Watch this: Turn off Google location tracking for real

'Trying to rein in the overall mess' 

Internal emails from Google going as far back as October 2014 show the company knew that its privacy settings were confusing. 

A presentation titled Simplifying Location History Settings (On Android) noted that "most users don't understand the difference between location reporting and location history." 

Location History, which people need to opt in to on Google Maps, is a log of where you've been. Location Reporting is which devices are the ones providing that data. 

That confusion carried on, with emails from 2016 noting that even Google's own staffers didn't know there were switches to turn off location reporting for each device. An email from 2017 described a project to "rein in the overall mess that we have with regards to data collection, consent and storage." 

The same staffer pointed out Location History specifically, calling it "super messy." 

It appeared to still be a mess by 2018, when the Associated Press published an investigation of Google location tracking that revealed the company still tracked people even after they'd turned the function off.

In internal emails from April 2019, a Google staffer pointed out that he thought he'd turned off tracking.
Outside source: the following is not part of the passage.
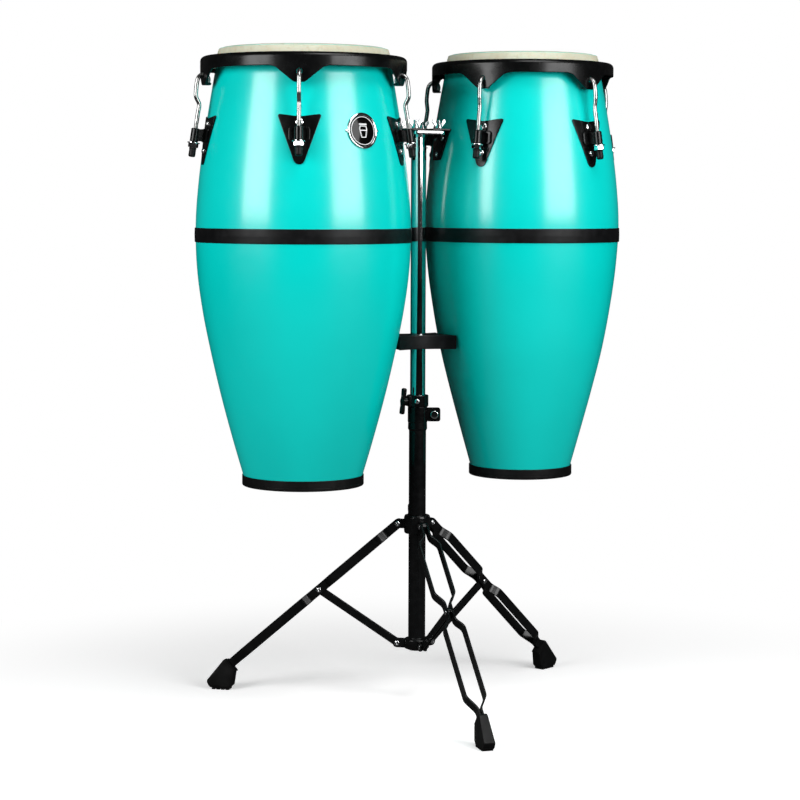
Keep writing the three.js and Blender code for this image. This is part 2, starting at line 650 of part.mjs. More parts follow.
function makeStand(stand) {
  part("mast", mast(), CHROME, stand);
  part("cradle", cradle(), BLACK_ENAMEL, stand);
  part("base_tube", baseTube(), BLACK_ENAMEL, stand);
  part("memory_collar", memoryCollar(), BLACK_ENAMEL, stand);
  part("leg_collar", legCollar(), BLACK_ENAMEL, stand);
  const memoryZ = (MEMORY.bottom + MEMORY.top) / 2;
  addScrew("memory_screw", MEMORY.earAngle, memoryZ, MEMORY.bore, MEMORY.earReach, stand);
  const { screwAngle, screwZ, bossReach, bore } = LEG_COLLAR;
  addScrew("leg_collar_screw", screwAngle, screwZ, bore, bossReach, stand);
  const nut = wingNut();
  const places = [["large_front", -1, -1], ["large_back", -1, 1], ["small_front", 1, -1], ["small_back", 1, 1]];
  for (const [name, sx, sy] of places) {
    const mesh = part(`${name}_wing_nut`, nut, ZINC, stand);
    mesh.position.set(sx * BOLT.x, sy * BOLT.y, DRUM_BOTTOM_Z + BRACKET.top + GAP);
  }
}

// ---- assembly ----

const group = new THREE.Group();
const stand = new THREE.Group();
stand.position.set(MAST_X, MAST_Y, 0);
group.add(stand);
for (const drum of DRUMS) makeDrum(drum, stand);
makeStand(stand);
makeTripod(stand);

export default group;
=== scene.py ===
"""The looks of two conga drums on a double-braced tripod stand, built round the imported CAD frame.

A shape is a bmesh in millimetres in its own axes. A place is a matrix, in metres, that puts it in the
frame. Heights on a drum are measured up from the drum's bottom edge, heights on the stand from the floor.
"""

import json
import math

import bmesh
import bpy
from mathutils import Matrix, Vector, noise


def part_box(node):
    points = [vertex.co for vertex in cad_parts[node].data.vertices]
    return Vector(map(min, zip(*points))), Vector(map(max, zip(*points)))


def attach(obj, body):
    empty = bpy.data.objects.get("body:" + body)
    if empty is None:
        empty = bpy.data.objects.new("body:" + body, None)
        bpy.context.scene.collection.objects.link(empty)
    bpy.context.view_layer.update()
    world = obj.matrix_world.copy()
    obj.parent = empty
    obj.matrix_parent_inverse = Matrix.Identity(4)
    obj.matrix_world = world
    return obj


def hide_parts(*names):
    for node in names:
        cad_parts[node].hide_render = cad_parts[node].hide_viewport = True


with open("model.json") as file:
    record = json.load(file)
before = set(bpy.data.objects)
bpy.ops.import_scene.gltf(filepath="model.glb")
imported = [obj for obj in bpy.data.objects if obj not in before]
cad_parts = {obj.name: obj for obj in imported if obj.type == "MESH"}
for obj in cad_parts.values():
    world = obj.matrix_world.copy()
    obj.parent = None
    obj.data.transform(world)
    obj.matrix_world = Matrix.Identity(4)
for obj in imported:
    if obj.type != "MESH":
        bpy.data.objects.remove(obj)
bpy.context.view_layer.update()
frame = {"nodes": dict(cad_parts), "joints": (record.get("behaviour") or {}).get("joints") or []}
MM = 0.001
GAP = 0.4
HAIR = 1e-6
DRUM_SIDES = 144
REAL_EDGE = 38  # degrees between two faces from which the edge between them stays sharp

# ---- driving sizes that the frame doesn't give, in millimetres ----

SHELL_WALL = 11
BAND = {"middle": 408, "height": 23.5, "proud": 1.5}
BASE_RING = {"wall": 16, "top": 17, "groove": 5.7, "groove_depth": 0.7}
SKIN = {"slow": 0.035, "slow_lift": 0.35, "fine": 0.16, "fine_lift": 0.12, "flat_radius": 100,
        "side_share": 0.9}
HEAD = {"top": 711, "flesh_bottom": 679, "flesh_top": 688, "flesh_inset": 15.3}
RIM = {"bottom": 674, "top": 696, "seat": 688.6, "sheet": 3, "lip_gap": 4.2}
TAB = {"tip": 648, "half_tip": 9, "half_top": 38, "half_root": 47, "fold": 9, "half_fold": 11}
TAB_HOLE = {"height": 664.5, "radius": 5, "drill": 8}
SIDE_PLATE = {"tip": 520, "top": 599.5, "half_width": 35, "notch": 4.5, "sheet": 2.2, "tip_radius": 9.2}
SIDE_PLATE_SCREWS = ((543, 5), (586, 6.6))
LUG = {"bottom": 557, "top": 579, "barrel": 6.8, "offset": 20.4, "pad_half": 16.5, "pad": 5.5}
HOOK = {"radius": 3.5, "bend": 617, "thread_top": 588, "bottom": 538, "pitch": 1.25}
NUT = {"washer_radius": 10, "washer": 1.6, "across": 8.4, "hex": 6.6, "cap_radius": 6, "cap": 15.5}
BADGE = {"height": 574, "radius": 28.5, "ring": 4.2}
BADGE_ANGLES = {"large": -74.5, "small": 112.0}
BRACKET = {"bottom": 532, "top": 583, "half_top": 32, "half_bottom": 14, "sheet": 3, "shell_gap": 0.8}
BRACKET_SCREWS = ((0, 542), (-14, 568), (14, 568))
FLANGE = {"half_width": 46, "sheet": 3, "mast_gap": 2, "web_y": 17, "web_drop": 26}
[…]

It turned out he'd only turned off location history and that the tracking function was still active. 

"Our messaging around this is enough to confuse a privacy-focused Google [software engineer]. That's not good," the engineer said. "*I* should be able to get *my* location on *my* phone without sharing that information with Google. This may be how Apple is eating our lunch."

The engineer wasn't alone in this criticism, with multiple emails saying the company wasn't doing a good job at explaining how it tracks location data, confusing its own engineers. 

"The real failure is that we shipped a [user interface] that confuses users and requires explanation," a Google staffer said.